Data extract –
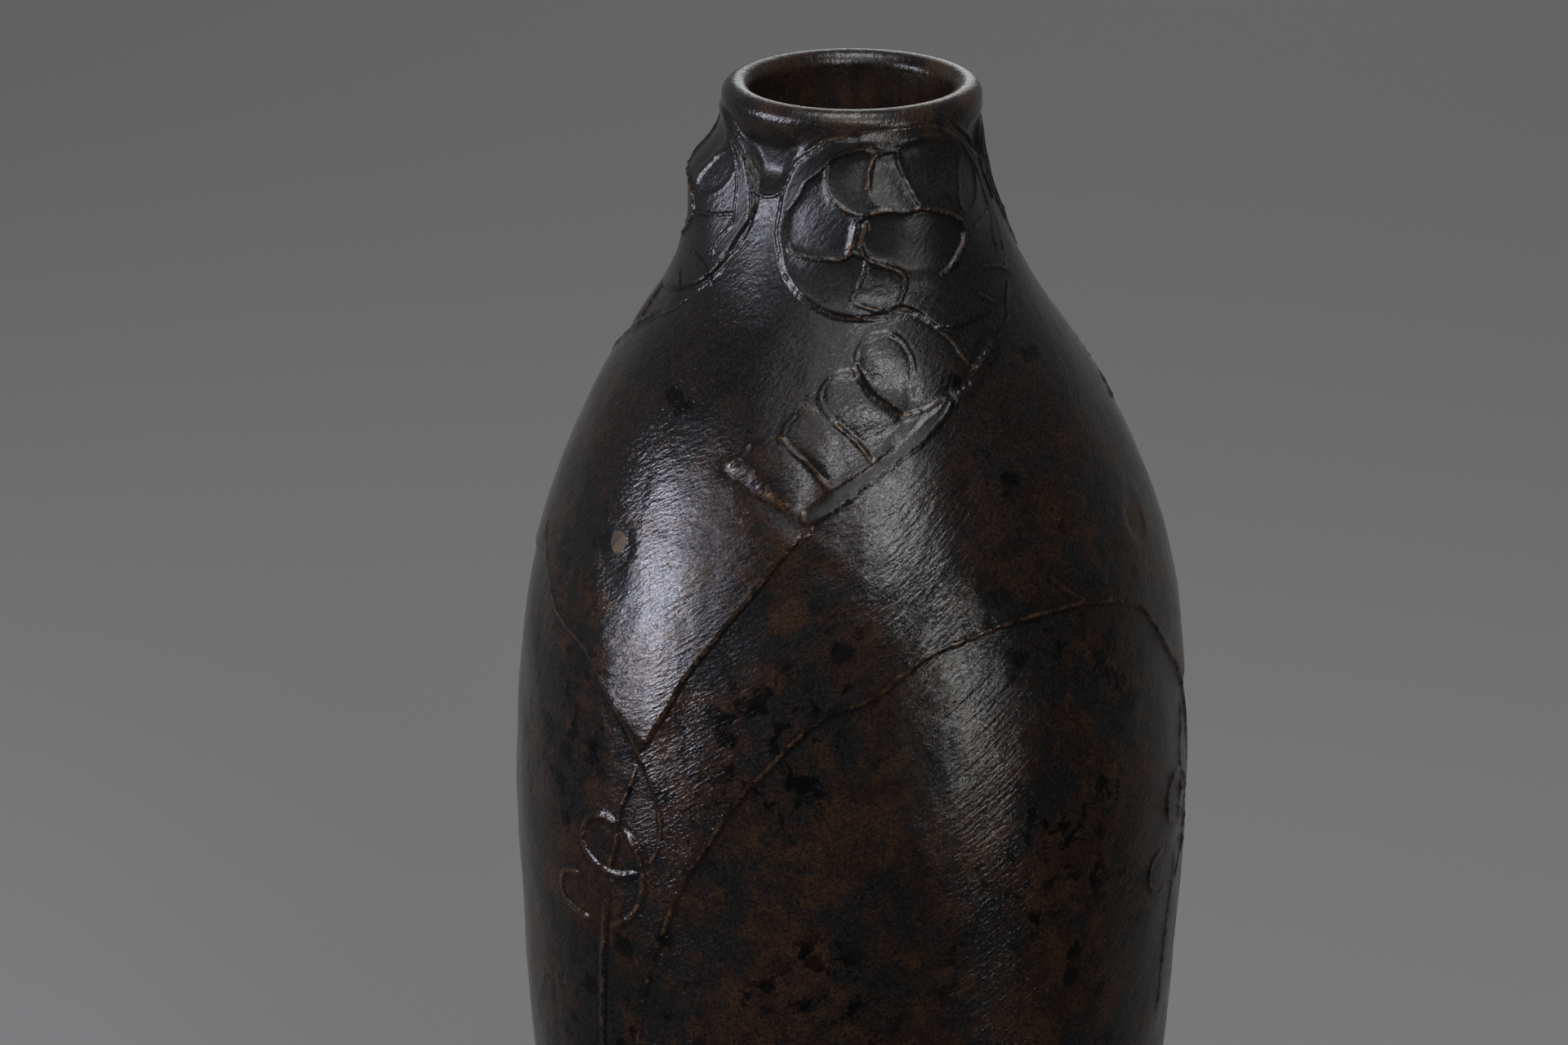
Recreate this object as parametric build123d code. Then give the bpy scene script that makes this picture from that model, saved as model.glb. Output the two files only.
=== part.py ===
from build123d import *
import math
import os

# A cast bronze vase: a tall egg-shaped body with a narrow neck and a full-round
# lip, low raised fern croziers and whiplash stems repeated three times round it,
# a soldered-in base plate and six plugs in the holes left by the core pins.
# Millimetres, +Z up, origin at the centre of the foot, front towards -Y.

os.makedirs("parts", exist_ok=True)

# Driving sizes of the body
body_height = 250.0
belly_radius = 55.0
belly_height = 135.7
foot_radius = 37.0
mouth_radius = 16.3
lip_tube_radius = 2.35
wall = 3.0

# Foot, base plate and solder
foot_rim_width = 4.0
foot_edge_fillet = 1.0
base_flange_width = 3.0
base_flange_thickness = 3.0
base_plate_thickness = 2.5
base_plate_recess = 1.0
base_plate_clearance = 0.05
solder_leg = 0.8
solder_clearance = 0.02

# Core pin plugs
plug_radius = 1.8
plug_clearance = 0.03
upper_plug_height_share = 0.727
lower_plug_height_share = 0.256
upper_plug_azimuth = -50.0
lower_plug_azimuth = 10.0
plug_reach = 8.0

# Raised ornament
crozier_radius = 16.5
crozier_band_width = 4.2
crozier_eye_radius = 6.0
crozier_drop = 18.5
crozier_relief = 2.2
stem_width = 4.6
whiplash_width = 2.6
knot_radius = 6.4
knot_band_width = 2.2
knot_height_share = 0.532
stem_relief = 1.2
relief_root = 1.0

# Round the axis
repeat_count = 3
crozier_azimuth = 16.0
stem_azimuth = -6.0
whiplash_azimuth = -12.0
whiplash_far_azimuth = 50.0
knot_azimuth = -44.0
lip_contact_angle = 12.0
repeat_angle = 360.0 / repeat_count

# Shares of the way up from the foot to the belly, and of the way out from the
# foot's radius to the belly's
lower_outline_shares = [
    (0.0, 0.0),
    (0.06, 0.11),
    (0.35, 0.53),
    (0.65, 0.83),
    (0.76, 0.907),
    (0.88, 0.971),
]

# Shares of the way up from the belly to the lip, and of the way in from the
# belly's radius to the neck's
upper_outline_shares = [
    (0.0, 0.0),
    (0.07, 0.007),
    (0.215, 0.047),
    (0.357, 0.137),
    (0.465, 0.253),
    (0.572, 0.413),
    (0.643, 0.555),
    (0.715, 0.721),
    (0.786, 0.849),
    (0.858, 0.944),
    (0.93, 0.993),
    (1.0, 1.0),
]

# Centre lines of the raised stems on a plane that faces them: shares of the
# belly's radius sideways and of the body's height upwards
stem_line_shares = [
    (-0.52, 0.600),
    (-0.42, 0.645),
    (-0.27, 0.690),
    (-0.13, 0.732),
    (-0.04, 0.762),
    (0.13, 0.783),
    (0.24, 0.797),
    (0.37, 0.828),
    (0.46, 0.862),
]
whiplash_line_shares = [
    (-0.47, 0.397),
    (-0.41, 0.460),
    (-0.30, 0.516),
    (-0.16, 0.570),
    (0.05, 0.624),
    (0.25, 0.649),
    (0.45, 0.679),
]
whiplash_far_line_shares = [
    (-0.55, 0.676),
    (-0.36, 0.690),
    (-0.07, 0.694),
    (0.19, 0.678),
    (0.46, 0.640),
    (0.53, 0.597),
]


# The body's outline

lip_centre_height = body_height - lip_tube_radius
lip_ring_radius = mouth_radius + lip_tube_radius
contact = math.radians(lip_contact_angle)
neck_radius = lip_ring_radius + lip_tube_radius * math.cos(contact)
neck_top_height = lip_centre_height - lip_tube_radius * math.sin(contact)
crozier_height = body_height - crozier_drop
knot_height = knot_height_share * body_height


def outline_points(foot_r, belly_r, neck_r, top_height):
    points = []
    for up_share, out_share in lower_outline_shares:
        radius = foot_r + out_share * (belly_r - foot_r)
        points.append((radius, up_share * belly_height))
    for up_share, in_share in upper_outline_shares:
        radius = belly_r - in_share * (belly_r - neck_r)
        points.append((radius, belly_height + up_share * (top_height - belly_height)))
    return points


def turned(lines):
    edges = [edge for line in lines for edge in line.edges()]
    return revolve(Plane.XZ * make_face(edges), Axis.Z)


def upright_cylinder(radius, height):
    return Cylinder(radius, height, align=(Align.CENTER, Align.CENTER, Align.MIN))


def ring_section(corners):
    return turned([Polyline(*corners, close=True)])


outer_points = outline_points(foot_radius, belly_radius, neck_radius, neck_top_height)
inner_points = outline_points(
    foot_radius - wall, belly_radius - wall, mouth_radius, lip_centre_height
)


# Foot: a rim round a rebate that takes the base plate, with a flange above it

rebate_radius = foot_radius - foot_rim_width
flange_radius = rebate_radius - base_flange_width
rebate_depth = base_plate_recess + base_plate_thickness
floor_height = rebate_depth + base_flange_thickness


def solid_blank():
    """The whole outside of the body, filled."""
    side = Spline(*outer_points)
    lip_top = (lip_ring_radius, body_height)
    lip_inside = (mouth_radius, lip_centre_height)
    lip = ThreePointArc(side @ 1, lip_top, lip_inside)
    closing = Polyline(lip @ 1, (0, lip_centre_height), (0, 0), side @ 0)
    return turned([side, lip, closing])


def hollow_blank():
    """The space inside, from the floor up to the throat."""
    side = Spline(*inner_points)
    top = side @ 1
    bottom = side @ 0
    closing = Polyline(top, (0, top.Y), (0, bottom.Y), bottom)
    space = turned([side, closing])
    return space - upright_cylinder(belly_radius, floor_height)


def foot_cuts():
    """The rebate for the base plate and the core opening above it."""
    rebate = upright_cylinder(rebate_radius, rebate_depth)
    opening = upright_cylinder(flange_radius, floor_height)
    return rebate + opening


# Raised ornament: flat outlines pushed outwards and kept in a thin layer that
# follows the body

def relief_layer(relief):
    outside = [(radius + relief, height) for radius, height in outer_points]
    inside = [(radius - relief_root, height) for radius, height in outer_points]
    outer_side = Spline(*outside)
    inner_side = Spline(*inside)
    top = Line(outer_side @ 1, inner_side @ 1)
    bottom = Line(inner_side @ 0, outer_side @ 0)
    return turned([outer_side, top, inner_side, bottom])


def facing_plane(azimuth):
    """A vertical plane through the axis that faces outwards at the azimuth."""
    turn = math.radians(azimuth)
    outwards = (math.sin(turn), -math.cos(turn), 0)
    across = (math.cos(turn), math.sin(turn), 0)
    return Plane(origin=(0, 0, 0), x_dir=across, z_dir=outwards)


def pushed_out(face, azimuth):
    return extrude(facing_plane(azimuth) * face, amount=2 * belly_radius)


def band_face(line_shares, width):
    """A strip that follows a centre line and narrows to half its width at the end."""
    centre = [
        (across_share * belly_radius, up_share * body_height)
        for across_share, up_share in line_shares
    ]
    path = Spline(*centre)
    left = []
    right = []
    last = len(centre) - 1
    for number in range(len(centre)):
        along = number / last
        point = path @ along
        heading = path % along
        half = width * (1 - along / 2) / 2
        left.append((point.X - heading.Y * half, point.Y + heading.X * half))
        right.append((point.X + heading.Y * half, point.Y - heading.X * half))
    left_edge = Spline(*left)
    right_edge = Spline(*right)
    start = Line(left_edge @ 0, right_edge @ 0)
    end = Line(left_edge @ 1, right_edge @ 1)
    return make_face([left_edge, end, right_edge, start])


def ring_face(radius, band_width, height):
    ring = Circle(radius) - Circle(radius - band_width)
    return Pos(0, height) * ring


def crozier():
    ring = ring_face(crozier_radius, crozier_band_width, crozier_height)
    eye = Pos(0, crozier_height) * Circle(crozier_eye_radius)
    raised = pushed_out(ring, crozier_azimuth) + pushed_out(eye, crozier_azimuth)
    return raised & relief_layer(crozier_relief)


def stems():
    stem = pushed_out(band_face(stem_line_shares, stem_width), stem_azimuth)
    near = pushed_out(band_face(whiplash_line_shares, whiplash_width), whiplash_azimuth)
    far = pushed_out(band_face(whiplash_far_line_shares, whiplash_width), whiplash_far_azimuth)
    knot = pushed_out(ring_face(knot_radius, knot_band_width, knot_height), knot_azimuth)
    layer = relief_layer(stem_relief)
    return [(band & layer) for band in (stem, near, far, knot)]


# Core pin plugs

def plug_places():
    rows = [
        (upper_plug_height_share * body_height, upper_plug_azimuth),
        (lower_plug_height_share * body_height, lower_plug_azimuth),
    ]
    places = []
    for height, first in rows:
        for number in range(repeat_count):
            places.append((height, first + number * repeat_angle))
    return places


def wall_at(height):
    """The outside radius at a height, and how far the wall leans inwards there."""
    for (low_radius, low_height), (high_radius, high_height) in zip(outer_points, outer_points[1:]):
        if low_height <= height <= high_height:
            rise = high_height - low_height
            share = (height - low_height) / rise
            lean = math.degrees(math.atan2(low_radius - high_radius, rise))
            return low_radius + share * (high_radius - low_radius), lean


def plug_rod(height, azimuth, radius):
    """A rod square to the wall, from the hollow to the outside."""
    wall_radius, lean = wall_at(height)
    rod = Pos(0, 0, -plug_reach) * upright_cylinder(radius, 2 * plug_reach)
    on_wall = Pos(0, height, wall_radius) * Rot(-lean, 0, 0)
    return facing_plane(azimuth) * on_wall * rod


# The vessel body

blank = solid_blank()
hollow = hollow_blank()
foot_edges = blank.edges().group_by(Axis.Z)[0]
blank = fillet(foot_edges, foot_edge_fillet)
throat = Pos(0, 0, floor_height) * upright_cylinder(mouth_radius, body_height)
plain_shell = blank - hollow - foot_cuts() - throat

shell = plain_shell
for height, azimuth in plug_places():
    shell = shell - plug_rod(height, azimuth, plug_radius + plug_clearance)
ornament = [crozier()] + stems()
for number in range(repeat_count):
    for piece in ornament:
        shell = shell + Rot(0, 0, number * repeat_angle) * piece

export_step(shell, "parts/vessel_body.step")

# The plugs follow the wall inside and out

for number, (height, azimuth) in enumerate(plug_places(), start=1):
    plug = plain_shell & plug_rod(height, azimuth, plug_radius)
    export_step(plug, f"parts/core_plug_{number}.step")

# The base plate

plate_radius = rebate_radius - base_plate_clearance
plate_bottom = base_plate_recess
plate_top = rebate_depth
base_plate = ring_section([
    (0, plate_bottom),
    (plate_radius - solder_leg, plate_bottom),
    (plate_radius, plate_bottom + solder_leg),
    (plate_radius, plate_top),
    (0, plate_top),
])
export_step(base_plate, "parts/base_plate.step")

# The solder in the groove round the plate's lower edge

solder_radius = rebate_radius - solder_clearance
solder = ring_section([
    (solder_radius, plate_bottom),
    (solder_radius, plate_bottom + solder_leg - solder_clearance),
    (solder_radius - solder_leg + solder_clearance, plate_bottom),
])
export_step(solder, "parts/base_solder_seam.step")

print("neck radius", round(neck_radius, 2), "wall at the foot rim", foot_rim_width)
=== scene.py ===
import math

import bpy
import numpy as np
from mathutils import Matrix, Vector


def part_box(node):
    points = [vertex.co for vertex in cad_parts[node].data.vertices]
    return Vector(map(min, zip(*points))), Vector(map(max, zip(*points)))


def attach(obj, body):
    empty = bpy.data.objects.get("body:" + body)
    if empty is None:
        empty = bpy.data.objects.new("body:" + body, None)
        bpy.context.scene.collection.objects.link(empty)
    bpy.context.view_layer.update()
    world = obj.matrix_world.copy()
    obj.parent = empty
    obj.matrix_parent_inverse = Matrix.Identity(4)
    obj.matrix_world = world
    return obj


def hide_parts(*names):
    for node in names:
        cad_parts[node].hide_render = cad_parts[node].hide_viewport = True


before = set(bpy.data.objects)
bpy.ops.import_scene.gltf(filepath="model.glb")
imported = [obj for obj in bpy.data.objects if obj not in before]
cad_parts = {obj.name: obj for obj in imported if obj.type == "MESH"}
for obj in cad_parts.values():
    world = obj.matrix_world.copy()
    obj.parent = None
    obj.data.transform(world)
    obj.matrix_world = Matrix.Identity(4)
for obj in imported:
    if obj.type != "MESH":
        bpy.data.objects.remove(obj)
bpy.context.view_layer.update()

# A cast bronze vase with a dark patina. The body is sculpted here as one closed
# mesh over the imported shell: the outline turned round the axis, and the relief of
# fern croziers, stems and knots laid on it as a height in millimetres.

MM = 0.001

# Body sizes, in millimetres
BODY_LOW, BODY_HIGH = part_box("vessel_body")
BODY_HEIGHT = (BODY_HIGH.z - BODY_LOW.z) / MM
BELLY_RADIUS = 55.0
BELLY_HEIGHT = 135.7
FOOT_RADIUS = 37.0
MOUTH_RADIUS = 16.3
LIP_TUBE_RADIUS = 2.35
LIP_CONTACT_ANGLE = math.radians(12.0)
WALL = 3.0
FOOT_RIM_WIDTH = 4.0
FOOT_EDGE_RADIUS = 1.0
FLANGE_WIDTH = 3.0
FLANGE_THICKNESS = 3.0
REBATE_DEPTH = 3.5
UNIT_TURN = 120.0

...

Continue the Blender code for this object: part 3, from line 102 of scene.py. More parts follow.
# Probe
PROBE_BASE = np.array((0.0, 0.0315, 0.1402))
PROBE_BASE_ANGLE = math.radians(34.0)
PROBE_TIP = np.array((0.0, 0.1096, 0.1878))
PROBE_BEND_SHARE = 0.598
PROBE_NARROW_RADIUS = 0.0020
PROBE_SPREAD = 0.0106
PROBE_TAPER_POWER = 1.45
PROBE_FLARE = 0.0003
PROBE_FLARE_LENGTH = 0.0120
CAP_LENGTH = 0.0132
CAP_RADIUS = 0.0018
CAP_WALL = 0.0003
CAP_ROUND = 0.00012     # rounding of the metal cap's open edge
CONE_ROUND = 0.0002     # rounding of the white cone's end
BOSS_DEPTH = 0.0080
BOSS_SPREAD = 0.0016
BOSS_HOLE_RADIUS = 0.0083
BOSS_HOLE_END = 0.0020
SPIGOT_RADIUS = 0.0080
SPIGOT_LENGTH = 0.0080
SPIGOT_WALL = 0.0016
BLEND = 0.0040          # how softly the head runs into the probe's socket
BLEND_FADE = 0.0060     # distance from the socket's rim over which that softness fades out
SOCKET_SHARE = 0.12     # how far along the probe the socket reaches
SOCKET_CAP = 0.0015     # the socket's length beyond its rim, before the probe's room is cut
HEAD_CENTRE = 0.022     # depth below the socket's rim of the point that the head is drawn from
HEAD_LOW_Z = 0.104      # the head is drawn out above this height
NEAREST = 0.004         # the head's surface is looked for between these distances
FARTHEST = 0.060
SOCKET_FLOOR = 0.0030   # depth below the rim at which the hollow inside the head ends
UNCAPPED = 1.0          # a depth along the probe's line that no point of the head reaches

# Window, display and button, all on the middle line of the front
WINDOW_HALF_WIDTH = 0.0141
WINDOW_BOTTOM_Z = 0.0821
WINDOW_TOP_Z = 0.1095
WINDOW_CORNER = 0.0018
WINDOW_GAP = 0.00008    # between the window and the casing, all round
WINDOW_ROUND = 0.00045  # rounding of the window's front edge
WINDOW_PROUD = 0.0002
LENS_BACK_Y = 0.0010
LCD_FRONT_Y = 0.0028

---

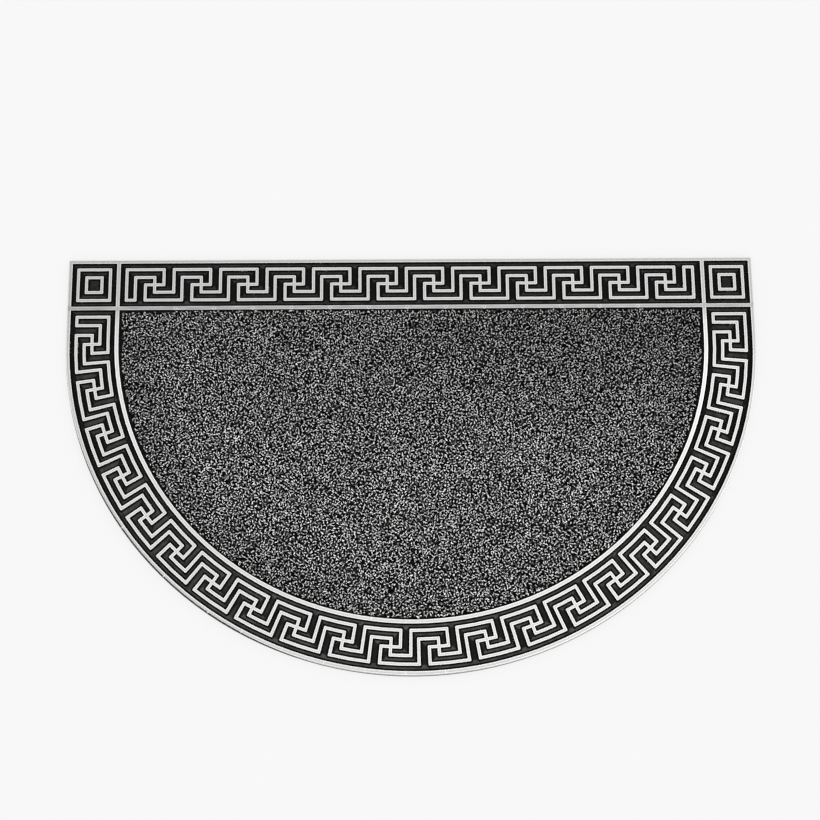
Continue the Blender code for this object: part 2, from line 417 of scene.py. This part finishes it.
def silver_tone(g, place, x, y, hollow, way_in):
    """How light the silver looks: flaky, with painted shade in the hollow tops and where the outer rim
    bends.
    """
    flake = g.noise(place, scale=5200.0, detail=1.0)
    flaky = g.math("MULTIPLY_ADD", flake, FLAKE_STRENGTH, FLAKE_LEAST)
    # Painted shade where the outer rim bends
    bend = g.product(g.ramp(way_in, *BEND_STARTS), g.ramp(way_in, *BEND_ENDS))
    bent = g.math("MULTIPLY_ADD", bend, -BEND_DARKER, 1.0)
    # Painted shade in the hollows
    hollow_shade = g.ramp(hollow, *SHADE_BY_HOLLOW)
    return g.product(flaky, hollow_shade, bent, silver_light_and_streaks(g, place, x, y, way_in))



What you should do – Copy out exactly the lines from the one with "solder_radius = rebate_radius" through the one with "if empty is", counting both ends, and no other lines.

The completed task –
solder_radius = rebate_radius - solder_clearance
solder = ring_section([
    (solder_radius, plate_bottom),
    (solder_radius, plate_bottom + solder_leg - solder_clearance),
    (solder_radius - solder_leg + solder_clearance, plate_bottom),
])
export_step(solder, "parts/base_solder_seam.step")

print("neck radius", round(neck_radius, 2), "wall at the foot rim", foot_rim_width)
=== scene.py ===
import math

import bpy
import numpy as np
from mathutils import Matrix, Vector


def part_box(node):
    points = [vertex.co for vertex in cad_parts[node].data.vertices]
    return Vector(map(min, zip(*points))), Vector(map(max, zip(*points)))


def attach(obj, body):
    empty = bpy.data.objects.get("body:" + body)
    if empty is None:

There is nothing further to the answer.